Corporate water disclosure involves collecting data on the current state of a company’s water management, assessing the implications of this information for the business, developing a strategic response, and ultimately reporting this information to stakeholders (investors, NGOs, consumers, communities, suppliers, employees, and others). With a proliferation of different water assessment and disclosure metrics and tools available, the results are not easily comparable and companies may divert unnecessary resources to complete an array of water or sustainability surveys. The new Corporate Water Disclosure Guidelines, developed in collaboration with the Pacific Institute, Carbon Disclosure Project, PricewaterhouseCoopers, World Resources Institute, and Global Reporting Initiative, offer a common approach to disclosure, putting forward metrics that can begin to harmonize practice and also providing guidance to help companies define report content.
“It is our hope these Guidelines drive convergence with respect to how companies report their water management efforts while helping to minimize reporting burdens, thus allowing companies to allocate more time and resources to actively managing water,” said Gavin Power, Deputy Director the UN Global Compact and Head of the CEO Water Mandate. “Disclosure also supports more sustainable and equitable management of water resources by improving the ability of stakeholder audiences to evaluate a company’s water practices and make comparisons across companies – which fosters greater corporate accountability.”
The CEO Water Mandate Corporate Water Disclosure Guidelines support business viability in many ways, from improving a company’s understanding of its water challenges and effective responses, to providing an opportunity to demonstrate progress and good practice to external stakeholders and investors, to establishing a dialog and building credibility with key stakeholders – paving the way for future partnerships and achievement of shared water-related goals.
The Corporate Water Disclosure Framework builds on three areas:
- Company Water Profile - an overview of the company’s relationship with water resources, offering a snapshot of water performance, risks, impacts, and response strategies that nontechnical audiences can easily understand.
- Defining Report Content - a description of the process by which a company determines which water-related content to include in its report. The company assesses the significance of different water topics to the company and its stakeholders, and the extent to which those topics cause, or may in the future cause, adverse impacts to ecosystems and communities.
- Detailed Disclosure - specific, detailed metrics and qualitative information related to the company’s water management as well as to the specific water management programs and projects it implements.
“Following this process, whether basic or advanced, companies can make connections among the sections of the Framework, explaining how, for example, business risks and impacts result from specific basin conditions and how response strategies address and mitigate certain risks and impacts,” said co-author Jason Morrison of the Pacific Institute, which serves as part of the CEO Water Mandate Secretariat. “With their disclosure reporting, companies also have the potential to make linkages among water and other sustainability topics, shedding light on how their water management efforts address other sustainability concerns, and conversely how other issues like climate change and energy use contribute to the companies’ water-related challenges.”

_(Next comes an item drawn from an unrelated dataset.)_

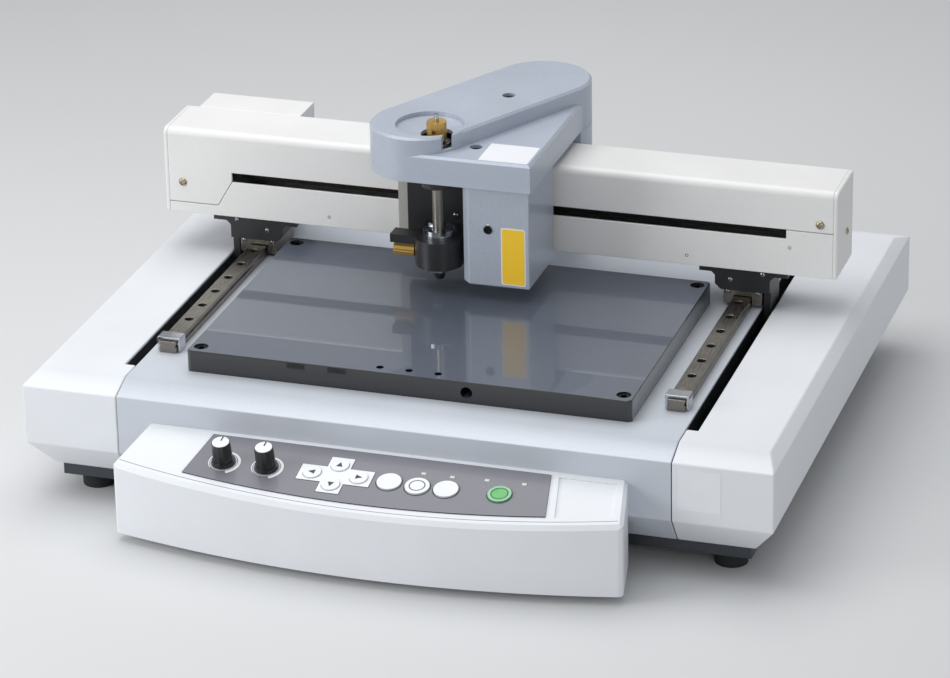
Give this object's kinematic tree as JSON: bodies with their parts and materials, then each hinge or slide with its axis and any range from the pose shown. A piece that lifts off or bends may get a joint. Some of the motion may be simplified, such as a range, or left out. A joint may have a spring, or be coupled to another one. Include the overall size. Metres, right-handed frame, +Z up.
{
  "type": "desktop flatbed engraving machine",
  "caption": "Desktop flatbed engraver: a gantry on floor rails carries a belt driven engraving head over a flat table, with a sloping control panel in front.",
  "frame": {"origin": "middle of the whole machine's rectangle on the floor, under the rubber feet", "axes": "+X to the machine's right along the gantry beam, +Y from the control panel to the back, +Z up"},
  "size_m": [0.511, 0.473, 0.229],
  "materials": {
    "white_shell": "moulded plastic with a fine spark-eroded grain",
    "silver_sheet": "powder coated steel sheet, pale silver",
    "beam_paint": "smooth powder coat, pale warm grey",
    "head_paint": "metallic silver-blue paint",
    "slate_table": "dark slate coating, polished",
    "dark_screw": "blackened cap screws",
    "zinc_plate": "dark zinc plated sheet",
    "foot_rubber": "moulded rubber",
    "guide_steel": "ground bearing steel",
    "bright_chrome": "bright chrome plate",
    "grey_film": "printed polyester film, satin",
    "circuit_board": "coated circuit board",
    "lamp_plastic": "diffusing lamp plastic",
    "black_plastic": "black moulded plastic",
    "belt_rubber": "toothed belt rubber",
    "motor_black": "black painted motor case",
    "turned_aluminium": "turned and anodised aluminium",
    "black_casting": "satin black paint on a casting",
    "beige_plate": "beige passivated plate",
    "cutter_steel": "ground tool steel",
    "brass": "turned brass, knurled",
    "bright_steel": "machined steel, nickel plated",
    "knob_black": "black knob with a white pointer cap",
    "green_plastic": "green translucent key",
    "key_white": "white keys with a satin face"
  },
  "bodies": {
    "base": {"chassis": "zinc_plate", "deck_panel": "silver_sheet", "side_cover_left": "white_shell", "side_cover_right": "white_shell", "work_table": "slate_table", "table_screws": "dark_screw", "linear_rails": "guide_steel", "rail_stops": "bright_chrome", "rubber_feet": "foot_rubber", "panel_housing": "white_shell", "panel_overlay": "grey_film", "panel_board": "circuit_board", "status_lamps": "lamp_plastic", "y_belts": "belt_rubber", "y_motor": "motor_black", "electronics": "circuit_board", "rear_sockets": "black_plastic"},
    "gantry": {"beam_frame": "turned_aluminium", "beam_top_cover": "beam_paint", "beam_front_plate": "beam_paint", "beam_end_caps": "beam_paint", "gantry_brackets": "black_casting", "rail_blocks": "guide_steel", "x_rail": "guide_steel", "x_motor": "motor_black", "x_motor_cover": "beam_paint", "x_belt": "belt_rubber"},
    "carriage": {"carriage_plate": "beige_plate", "x_rail_block": "guide_steel", "z_guide_rail": "guide_steel"},
    "head": {"head_casting": "black_casting", "belt_cover": "head_paint", "head_box": "head_paint", "motor_shroud": "head_paint", "spindle_motor": "motor_black", "z_motor": "motor_black", "z_slide_block": "guide_steel", "spindle_belt": "belt_rubber", "ring_nuts": "bright_steel", "depth_nose": "black_plastic"},
    "spindle": {"spindle_sleeve": "guide_steel", "cutter_holder": "brass", "cutter": "cutter_steel"},
    "motor_pulley": {"motor_pulley": "turned_aluminium"},
    "cross_shaft": {"cross_shaft": "turned_aluminium"},
    "y_idlers": {"y_idlers": "turned_aluminium"},
    "x_drive_pulley": {"x_drive_pulley": "turned_aluminium"},
    "x_idler_pulley": {"x_idler_pulley": "turned_aluminium"},
    "z_screw": {"z_screw": "guide_steel"},
    "clamp_thumbscrew": {"clamp_thumbscrew": "brass"},
    "rpm_knob": {"rpm_knob": "knob_black"},
    "speed_knob": {"speed_knob": "knob_black"},
    "arrow_key_left": {"arrow_key_left": "key_white"},
    "arrow_key_right": {"arrow_key_right": "key_white"},
    "arrow_key_back": {"arrow_key_back": "key_white"},
    "arrow_key_front": {"arrow_key_front": "key_white"},
    "round_key_left": {"round_key_left": "key_white"},
    "round_key_middle": {"round_key_middle": "key_white"},
    "round_key_right": {"round_key_right": "key_white"},
    "green_key": {"green_key": "green_plastic"}
  },
  "joints": [
    {"name": "gantry_travel", "type": "slide", "parent": "base", "child": "gantry", "axis": [0, 1, 0], "range_m": [-0.148, 0.055]},
    {"name": "carriage_travel", "type": "slide", "parent": "gantry", "child": "carriage", "axis": [1, 0, 0], "range_m": [-0.1283, 0.1767]},
    {"name": "head_lift", "type": "slide", "parent": "carriage", "child": "head", "axis": [0, 0, 1], "range_m": [0, 0.03]},
    {"name": "spindle_turn", "type": "hinge", "parent": "head", "child": "spindle", "pos_m": [-0.0242, 0.0135, 0.13], "axis": [0, 0, 1], "continuous": true},
    {"name": "motor_turn", "type": "hinge", "parent": "head", "child": "motor_pulley", "pos_m": [0.0185, 0.1385, 0.2], "axis": [0, 0, 1], "continuous": true},
    {"name": "cross_shaft_turn", "type": "hinge", "parent": "base", "child": "cross_shaft", "pos_m": [0, 0.2, 0.056], "axis": [1, 0, 0], "continuous": true},
    {"name": "front_idlers_turn", "type": "hinge", "parent": "base", "child": "y_idlers", "pos_m": [0, -0.143, 0.056], "axis": [1, 0, 0], "continuous": true},
    {"name": "cross_drive_turn", "type": "hinge", "parent": "gantry", "child": "x_drive_pulley", "pos_m": [-0.208, 0.067, 0.1481], "axis": [0, 1, 0], "continuous": true},
    {"name": "cross_idler_turn", "type": "hinge", "parent": "gantry", "child": "x_idler_pulley", "pos_m": [0.222, 0.067, 0.1481], "axis": [0, 1, 0], "continuous": true},
    {"name": "lift_screw_turn", "type": "hinge", "parent": "head", "child": "z_screw", "pos_m": [0.024, 0.022, 0.15], "axis": [0, 0, 1], "continuous": true},
    {"name": "clamp_turn", "type": "hinge", "parent": "head", "child": "clamp_thumbscrew", "pos_m": [-0.048, 0.0135, 0.129], "axis": [-1, 0, 0], "range_deg": [0, 360]},
    {"name": "rpm_knob_turn", "type": "hinge", "parent": "base", "child": "rpm_knob", "pos_m": [-0.1023, -0.2038, 0.06676], "axis": [0, -0.2249, 0.9744], "range_deg": [-150, 150]},
    {"name": "speed_knob_turn", "type": "hinge", "parent": "base", "child": "speed_knob", "pos_m": [-0.0728, -0.2038, 0.06676], "axis": [0, -0.2249, 0.9744], "range_deg": [-150, 150]},
    {"name": "arrow_key_left_press", "type": "slide", "parent": "base", "child": "arrow_key_left", "axis": [0, 0.2249, -0.9744], "range_m": [0, 0.0008], "stiffness_N_per_m": 300},
    {"name": "arrow_key_right_press", "type": "slide", "parent": "base", "child": "arrow_key_right", "axis": [0, 0.2249, -0.9744], "range_m": [0, 0.0008], "stiffness_N_per_m": 300},
    {"name": "arrow_key_back_press", "type": "slide", "parent": "base", "child": "arrow_key_back", "axis": [0, 0.2249, -0.9744], "range_m": [0, 0.0008], "stiffness_N_per_m": 300},
    {"name": "arrow_key_front_press", "type": "slide", "parent": "base", "child": "arrow_key_front", "axis": [0, 0.2249, -0.9744], "range_m": [0, 0.0008], "stiffness_N_per_m": 300},
    {"name": "round_key_left_press", "type": "slide", "parent": "base", "child": "round_key_left", "axis": [0, 0.2249, -0.9744], "range_m": [0, 0.0008], "stiffness_N_per_m": 300},
    {"name": "round_key_middle_press", "type": "slide", "parent": "base", "child": "round_key_middle", "axis": [0, 0.2249, -0.9744], "range_m": [0, 0.0008], "stiffness_N_per_m": 300},
    {"name": "round_key_right_press", "type": "slide", "parent": "base", "child": "round_key_right", "axis": [0, 0.2249, -0.9744], "range_m": [0, 0.0008], "stiffness_N_per_m": 300},
    {"name": "green_key_press", "type": "slide", "parent": "base", "child": "green_key", "axis": [0, 0.2249, -0.9744], "range_m": [0, 0.0008], "stiffness_N_per_m": 300}
  ],
  "couplings": [
    {"joint": "motor_turn", "follows": "spindle_turn", "ratio": 1.3205},
    {"joint": "cross_shaft_turn", "follows": "gantry_travel", "rad_per_m": -97.087},
    {"joint": "front_idlers_turn", "follows": "gantry_travel", "rad_per_m": -97.087},
    {"joint": "cross_drive_turn", "follows": "carriage_travel", "rad_per_m": 97.087},
    {"joint": "cross_idler_turn", "follows": "carriage_travel", "rad_per_m": 97.087},
    {"joint": "lift_screw_turn", "follows": "head_lift", "rad_per_m": 1570.8}
  ]
}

Corporate water management objectives and activities vary greatly depending on industry sector and geographic location, leading to many possible disclosure approaches and metrics that are more relevant to certain companies than others. The Corporate Water Disclosure Guidelines from the CEO Water Mandate are designed to be applicable to a broad range of corporate water users, to capture the complex and location-specific nature of water resource dynamics and corporate action. Companies that are looking for detailed guidance on how to more effectively disclose the many elements of corporate water management will also find in the new Guidelines response strategies they can take to address the risks, opportunities, and impacts that come to light in their assessment.
The CEO Water Mandate Corporate Water Disclosure Guidelines can be downloaded free of charge from the Pacific Institute website at www.pacinst.org/reports/corporate_water_disclosure_guidelines and on the CEO Water Mandate website at www.ceowatermandate.org.
About the United Nations Global Compact
Launched in 2000, the United Nations Global Compact is a both a policy platform and a practical framework for companies that are committed to sustainability and responsible business practices. As a multi-stakeholder leadership initiative, it seeks to align business operations and strategies with ten universally accepted principles in the areas of human rights, labour, environment and anti-corruption, and to catalyze actions in support of broader UN goals. With 7,000 corporate signatories in 135 countries, it is the world’s largest voluntary corporate sustainability initiative.
About the Pacific Institute
The Pacific Institute is one of the world’s leading independent nonprofits conducting research to create a healthier planet and sustainable communities. Based in Oakland, California, the Institute conducts interdisciplinary research and partners with stakeholders to produce solutions that advance environmental protection, economic development, and social equity. The Pacific Institute works to change policy and find real-world solutions to problems like water shortages, habitat destruction, global warming, and environmental injustice.